▶ _WHAT IS ASKED_
Lines holding the string "with" are the ones to copy; find them all in the data.

========================================================================

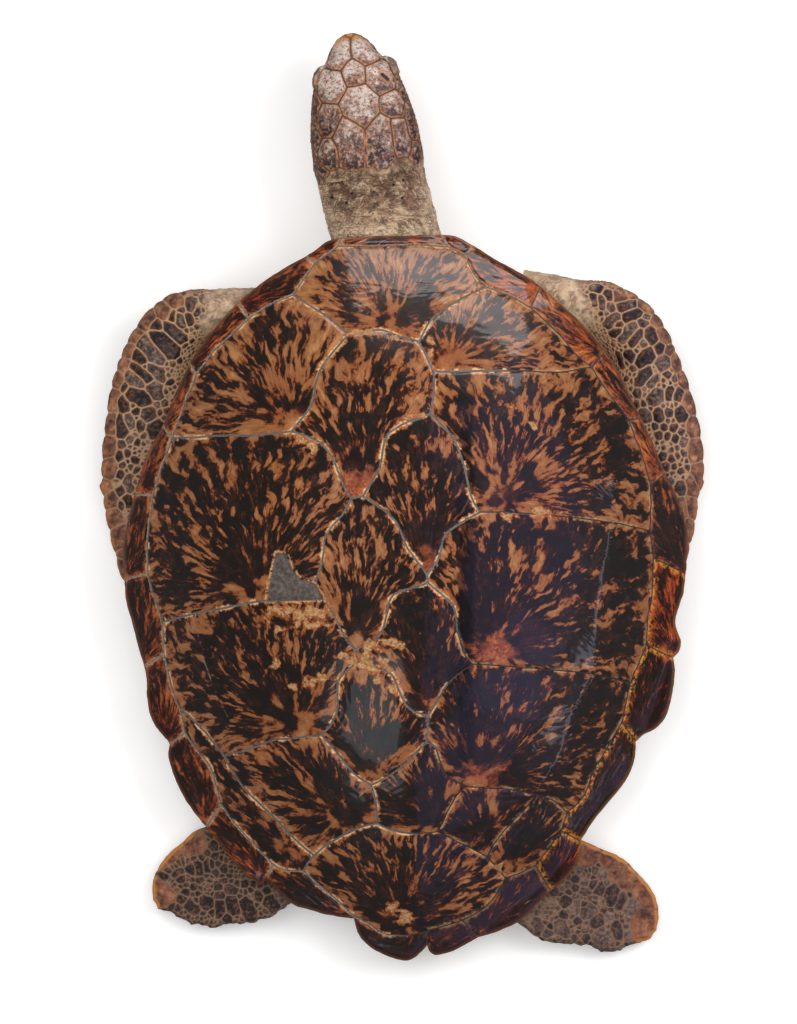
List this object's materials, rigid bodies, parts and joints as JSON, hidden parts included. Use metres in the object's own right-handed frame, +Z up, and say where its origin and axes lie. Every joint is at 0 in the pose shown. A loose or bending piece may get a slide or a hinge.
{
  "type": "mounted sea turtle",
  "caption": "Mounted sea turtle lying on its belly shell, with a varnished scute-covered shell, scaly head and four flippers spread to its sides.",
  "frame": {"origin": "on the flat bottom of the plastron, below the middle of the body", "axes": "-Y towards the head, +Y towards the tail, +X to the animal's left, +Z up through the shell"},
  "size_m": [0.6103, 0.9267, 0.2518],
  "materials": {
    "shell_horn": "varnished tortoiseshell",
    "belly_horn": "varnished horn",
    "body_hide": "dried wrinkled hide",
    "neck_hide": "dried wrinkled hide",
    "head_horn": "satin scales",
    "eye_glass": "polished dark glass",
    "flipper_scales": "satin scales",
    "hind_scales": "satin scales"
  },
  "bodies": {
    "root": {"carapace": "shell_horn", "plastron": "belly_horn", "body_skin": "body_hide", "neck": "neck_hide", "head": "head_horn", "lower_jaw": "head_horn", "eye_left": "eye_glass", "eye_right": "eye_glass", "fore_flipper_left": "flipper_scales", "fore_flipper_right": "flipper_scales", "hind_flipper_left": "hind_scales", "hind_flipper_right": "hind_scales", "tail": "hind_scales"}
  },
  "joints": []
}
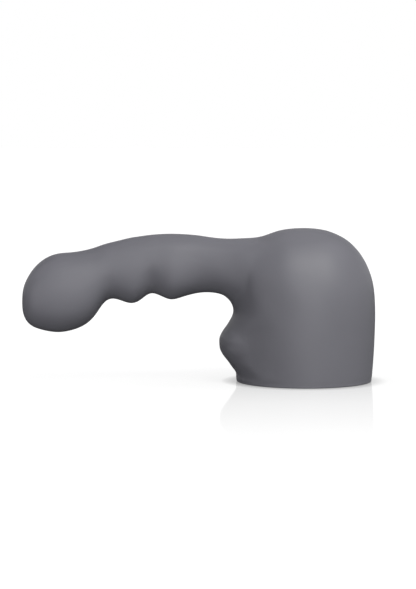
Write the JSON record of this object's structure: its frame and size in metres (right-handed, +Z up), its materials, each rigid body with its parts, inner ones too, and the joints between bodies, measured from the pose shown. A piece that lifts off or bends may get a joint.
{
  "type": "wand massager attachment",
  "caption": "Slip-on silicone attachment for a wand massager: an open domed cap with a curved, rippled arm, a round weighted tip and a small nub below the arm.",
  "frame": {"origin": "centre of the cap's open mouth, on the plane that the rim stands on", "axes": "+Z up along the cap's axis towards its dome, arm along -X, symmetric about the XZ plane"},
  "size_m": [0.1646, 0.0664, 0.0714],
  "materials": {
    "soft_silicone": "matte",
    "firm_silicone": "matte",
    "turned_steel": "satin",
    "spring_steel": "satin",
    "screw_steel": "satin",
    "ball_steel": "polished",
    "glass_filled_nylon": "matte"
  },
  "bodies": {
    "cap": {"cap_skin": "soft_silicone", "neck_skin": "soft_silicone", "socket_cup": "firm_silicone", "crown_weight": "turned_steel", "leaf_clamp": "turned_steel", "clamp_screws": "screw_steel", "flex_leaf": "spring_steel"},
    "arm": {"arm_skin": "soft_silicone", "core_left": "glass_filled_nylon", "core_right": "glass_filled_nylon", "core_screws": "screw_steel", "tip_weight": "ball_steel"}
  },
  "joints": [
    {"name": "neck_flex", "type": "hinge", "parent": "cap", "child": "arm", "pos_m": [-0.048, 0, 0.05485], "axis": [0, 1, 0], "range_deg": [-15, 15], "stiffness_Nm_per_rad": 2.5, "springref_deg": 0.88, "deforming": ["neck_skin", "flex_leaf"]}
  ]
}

========================================================================

▶ _WRITTEN SOLUTION_
  "caption": "Mounted sea turtle lying on its belly shell, with a varnished scute-covered shell, scaly head and four flippers spread to its sides.",
Write the JSON record of this object's structure: its frame and size in metres (right-handed, +Z up), its materials, each rigid body with its parts, inner ones too, and the joints between bodies, measured from the pose shown. A piece that lifts off or bends may get a joint.
  "caption": "Slip-on silicone attachment for a wand massager: an open domed cap with a curved, rippled arm, a round weighted tip and a small nub below the arm.",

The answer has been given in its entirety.